The provision for reviewing reservations for women after 15 years is consistent with the review provision of 10 years for SC/ST. At that stage, discussion can center on whether (i) the quotas for women should be continued; or (ii) increased to 50%; or (iii) reduced to 25%. After 15 years, in 2025, Parliament will not disturb vested interests. Indian men will seek to try and control and dominate women MPs as they try in the case of panchayats. But Indian women MPs and MLAs have shown their mettle.

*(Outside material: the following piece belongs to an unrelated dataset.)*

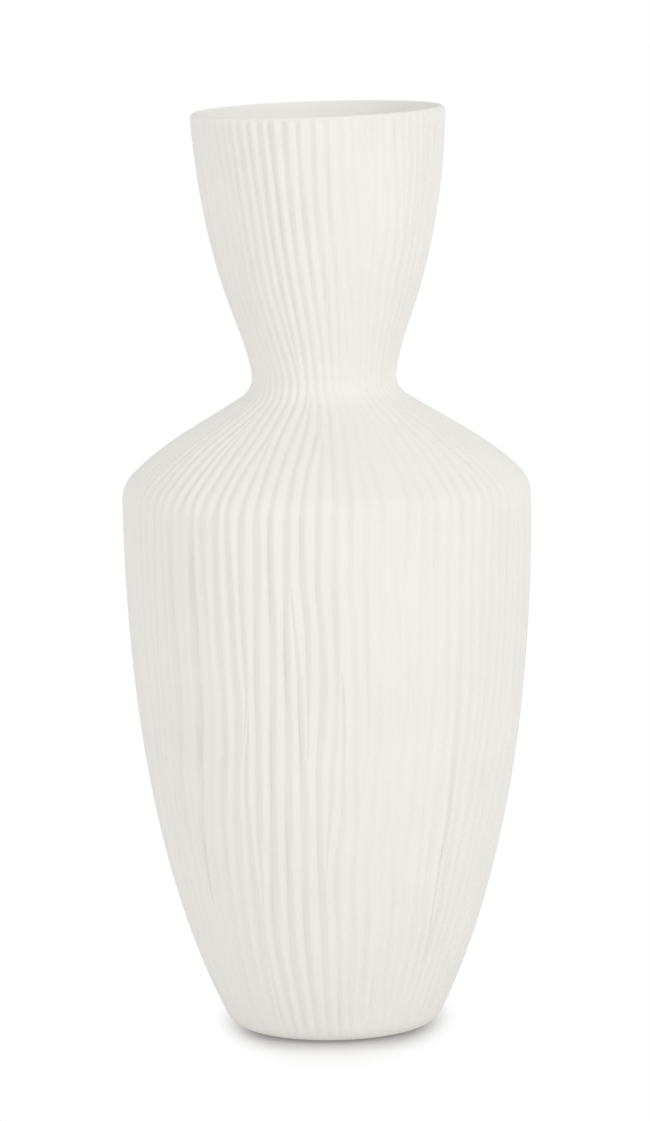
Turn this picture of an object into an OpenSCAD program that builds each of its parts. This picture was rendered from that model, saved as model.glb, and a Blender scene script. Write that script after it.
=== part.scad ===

There is an argument that there will be 100% reservation in at least one constituency in every state. Ironically, in two member states in the Lok Sabha there will be 0% reservation in the third election. In the 100% case, this is a logical effect of the quota. However in the 0% case, only SC/ST women will be eligible for two elections, with general merit candidates being eligible only 10 years later. In single member states, SC/ST turn will come in the first years; and thereafter after 10 years. Who can nurture a constituency under these circumstances? As between SC and ST inter se, it is not clear how the quota will be adjusted.
Finally there is the lack of what lawyers call a "non-obstante clause". This simply means that each clause of the amendment should read “Notwithstanding anything contained in the Constitution…”. This is necessary to obviate challenges on grounds of violation of the equality provisions of the Constitution (Articles 14 and 15). No doubt Article 15(3) declares that special provisions can be made for women and children. But the electoral quota for women is super-special and precaution is necessary. Already, the Rajasthan High Court has correctly invalidated additional reservation for women. The hands of wayward judges with paternal minds should be tied down.
Despite its faults, this proposal should be supported and also be extended to the upper house. At present, the future of the 108th Amendment hangs on a slender thread, depending on smaller parties for support. With a gestation period of 14 years, the proposed amendment to secure women’s reservation in legislatures is a new experiment in democracy.